• TASK REQUIREMENTS:
Output all lines exactly.

○ ○ ○

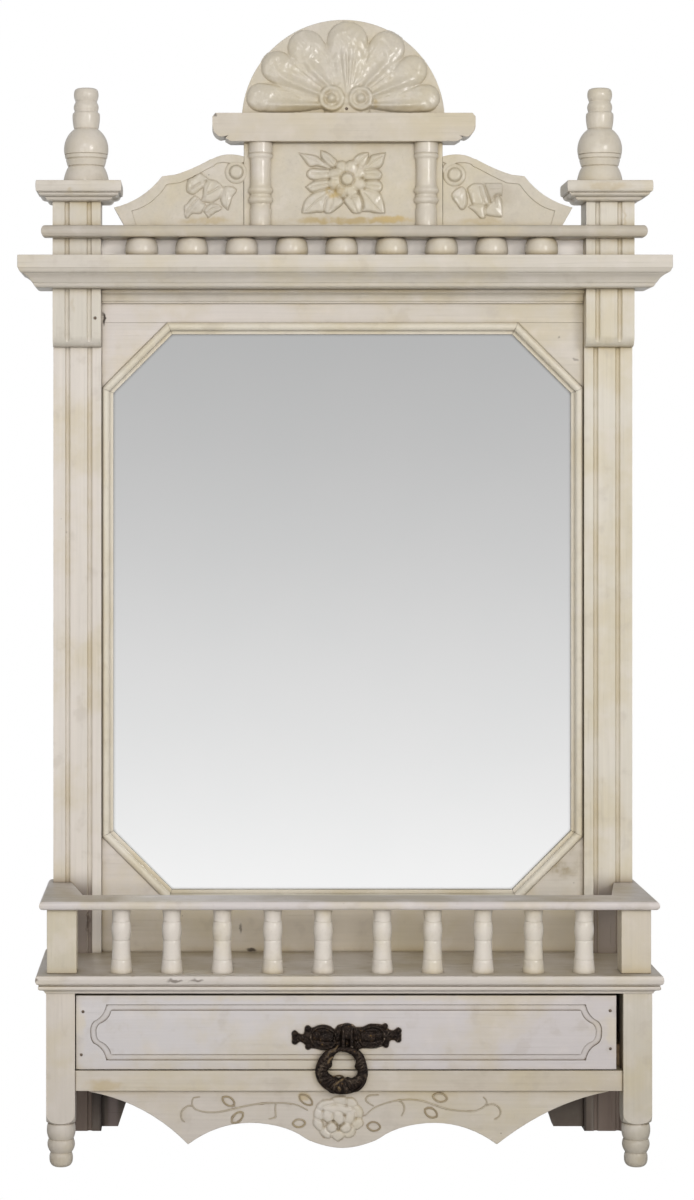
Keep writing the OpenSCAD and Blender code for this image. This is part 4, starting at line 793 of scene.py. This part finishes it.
def carve_flower(material):
    """Eight-petalled flower with a button, and three leaves towards each corner"""
    at = enlarged(290, 145, 15.68, CREST_FACE)
    relief = Relief(low=(-45, 925), high=(47, 992.5), pitch=0.5)
    leaves = (
        ((150, 135), (150, 135), (260, 150), (380, 165), (465, 215), (530, 280), (640, 370), (530, 350),
         (420, 325), (310, 335), (240, 260)),
        ((490, 90), (490, 90), (590, 125), (680, 195), (735, 270), (690, 350), (600, 320), (520, 240),
         (482, 160)),
        ((620, 400), (470, 380), (330, 375), (265, 435), (285, 510), (370, 548), (480, 545),
         (620, 520)),
        ((250, 660), (250, 660), (330, 595), (440, 562), (620, 555), (630, 640), (560, 690), (450, 720),
         (340, 740)),
        ((650, 690), (450, 730), (320, 790), (235, 880), (195, 985), (185, 1095), (185, 1095),
         (300, 1078), (420, 1050), (515, 1050), (545, 950), (580, 840), (690, 740)),
        ((650, 710), (740, 760), (825, 870), (810, 935), (730, 1000), (650, 1060), (575, 1105),
         (575, 1105), (540, 1030), (550, 930), (575, 840)),
        ((900, 780), (845, 870), (900, 960), (970, 1050), (1050, 1115), (1050, 1115), (1110, 1060),
         (1135, 960), (1120, 860), (1060, 770)),
        ((1080, 700), (1140, 860), (1155, 970), (1140, 1040), (1260, 1045), (1380, 1080), (1490, 1120),
         (1490, 1120), (1480, 990), (1450, 850), (1400, 755), (1300, 715), (1180, 690)),
        ((1130, 590), (1280, 560), (1400, 575), (1445, 640), (1425, 720), (1330, 735), (1220, 700),
         (1130, 660)),
        ((1140, 400), (1290, 380), (1390, 400), (1440, 465), (1400, 540), (1290, 548), (1130, 530)),
        ((1130, 385), (1290, 378), (1400, 360), (1455, 290), (1490, 130), (1490, 130), (1400, 140),
         (1290, 160), (1245, 215), (1200, 300)),
        ((975, 265), (1040, 175), (1130, 130), (1225, 125), (1225, 125), (1225, 210), (1180, 310),
         (1110, 390), (1020, 340)))
    veins = (
        ((600, 350), (430, 260), (230, 170)), ((670, 320), (580, 220), (510, 120)),
        ((590, 450), (460, 455), (340, 450)), ((590, 620), (450, 640), (320, 665)),
        ((620, 740), (430, 870), (240, 1050)), ((660, 760), (670, 900), (610, 1050)),
        ((960, 830), (1010, 960), (1050, 1070)), ((1150, 740), (1290, 920), (1450, 1080)),
        ((1170, 620), (1290, 640), (1390, 655)), ((1180, 460), (1290, 465), (1390, 470)),
        ((1190, 350), (1320, 250), (1450, 165)), ((1060, 320), (1130, 220), (1200, 150)))
    for outline, vein in zip(leaves, veins):
        relief.patch(at(*outline), height=3.0, rounding=2.8, groove=0.5, crown=0.7, veins=[at(*vein)],
                     grow=0.5)
    centre = at((893, 540))[0]
    relief.dome(centre, radius=15.5, height=3.4, edge=6.0, groove=1.0)
    for turn in (113, 159, 199, 247, 291, 339, 30, 72):
        way = (math.cos(math.radians(turn)), math.sin(math.radians(turn)))
        relief.stroke([away(centre, way, 5), away(centre, way, 13.4)], (3.4, 5.6, 6.5), height=4.3,
                      edge=3.2, veins=((0.0, 0.3, 0.12),), groove=0.8, ends=(0.75, 0.95))
    relief.dome(centre, radius=6.8, height=6.8, edge=6.0, groove=0.9)
    relief.uneven(0.25)
    relief.soften(1)
    piece = relief.build("carved_flower", CREST_FACE, material)
    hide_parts("crest_flower")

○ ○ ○

• FULL RESPONSE:
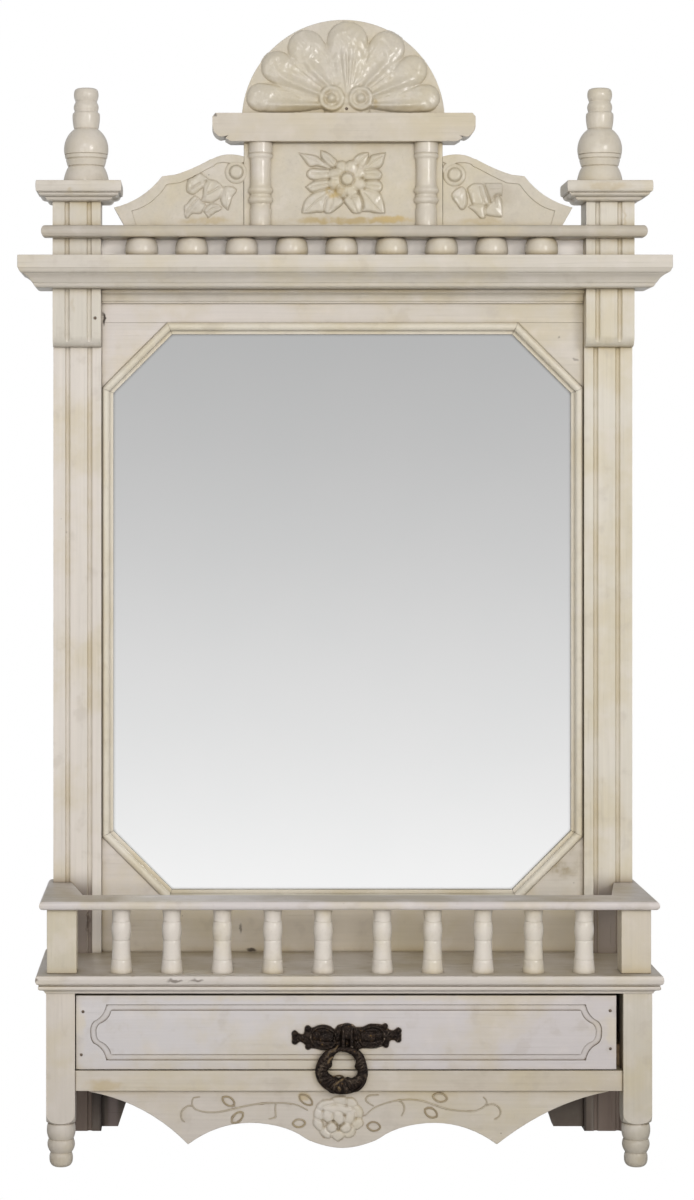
Keep writing the OpenSCAD and Blender code for this image. This is part 4, starting at line 793 of scene.py. This part finishes it.
def carve_flower(material):
    """Eight-petalled flower with a button, and three leaves towards each corner"""
    at = enlarged(290, 145, 15.68, CREST_FACE)
    relief = Relief(low=(-45, 925), high=(47, 992.5), pitch=0.5)
    leaves = (
        ((150, 135), (150, 135), (260, 150), (380, 165), (465, 215), (530, 280), (640, 370), (530, 350),
         (420, 325), (310, 335), (240, 260)),
        ((490, 90), (490, 90), (590, 125), (680, 195), (735, 270), (690, 350), (600, 320), (520, 240),
         (482, 160)),
        ((620, 400), (470, 380), (330, 375), (265, 435), (285, 510), (370, 548), (480, 545),
         (620, 520)),
        ((250, 660), (250, 660), (330, 595), (440, 562), (620, 555), (630, 640), (560, 690), (450, 720),
         (340, 740)),
        ((650, 690), (450, 730), (320, 790), (235, 880), (195, 985), (185, 1095), (185, 1095),
         (300, 1078), (420, 1050), (515, 1050), (545, 950), (580, 840), (690, 740)),
        ((650, 710), (740, 760), (825, 870), (810, 935), (730, 1000), (650, 1060), (575, 1105),
         (575, 1105), (540, 1030), (550, 930), (575, 840)),
        ((900, 780), (845, 870), (900, 960), (970, 1050), (1050, 1115), (1050, 1115), (1110, 1060),
         (1135, 960), (1120, 860), (1060, 770)),
        ((1080, 700), (1140, 860), (1155, 970), (1140, 1040), (1260, 1045), (1380, 1080), (1490, 1120),
         (1490, 1120), (1480, 990), (1450, 850), (1400, 755), (1300, 715), (1180, 690)),
        ((1130, 590), (1280, 560), (1400, 575), (1445, 640), (1425, 720), (1330, 735), (1220, 700),
         (1130, 660)),
        ((1140, 400), (1290, 380), (1390, 400), (1440, 465), (1400, 540), (1290, 548), (1130, 530)),
        ((1130, 385), (1290, 378), (1400, 360), (1455, 290), (1490, 130), (1490, 130), (1400, 140),
         (1290, 160), (1245, 215), (1200, 300)),
        ((975, 265), (1040, 175), (1130, 130), (1225, 125), (1225, 125), (1225, 210), (1180, 310),
         (1110, 390), (1020, 340)))
    veins = (
        ((600, 350), (430, 260), (230, 170)), ((670, 320), (580, 220), (510, 120)),
        ((590, 450), (460, 455), (340, 450)), ((590, 620), (450, 640), (320, 665)),
        ((620, 740), (430, 870), (240, 1050)), ((660, 760), (670, 900), (610, 1050)),
        ((960, 830), (1010, 960), (1050, 1070)), ((1150, 740), (1290, 920), (1450, 1080)),
        ((1170, 620), (1290, 640), (1390, 655)), ((1180, 460), (1290, 465), (1390, 470)),
        ((1190, 350), (1320, 250), (1450, 165)), ((1060, 320), (1130, 220), (1200, 150)))
    for outline, vein in zip(leaves, veins):
        relief.patch(at(*outline), height=3.0, rounding=2.8, groove=0.5, crown=0.7, veins=[at(*vein)],
                     grow=0.5)
    centre = at((893, 540))[0]
    relief.dome(centre, radius=15.5, height=3.4, edge=6.0, groove=1.0)
    for turn in (113, 159, 199, 247, 291, 339, 30, 72):
        way = (math.cos(math.radians(turn)), math.sin(math.radians(turn)))
        relief.stroke([away(centre, way, 5), away(centre, way, 13.4)], (3.4, 5.6, 6.5), height=4.3,
                      edge=3.2, veins=((0.0, 0.3, 0.12),), groove=0.8, ends=(0.75, 0.95))
    relief.dome(centre, radius=6.8, height=6.8, edge=6.0, groove=0.9)
    relief.uneven(0.25)
    relief.soften(1)
    piece = relief.build("carved_flower", CREST_FACE, material)
    hide_parts("crest_flower")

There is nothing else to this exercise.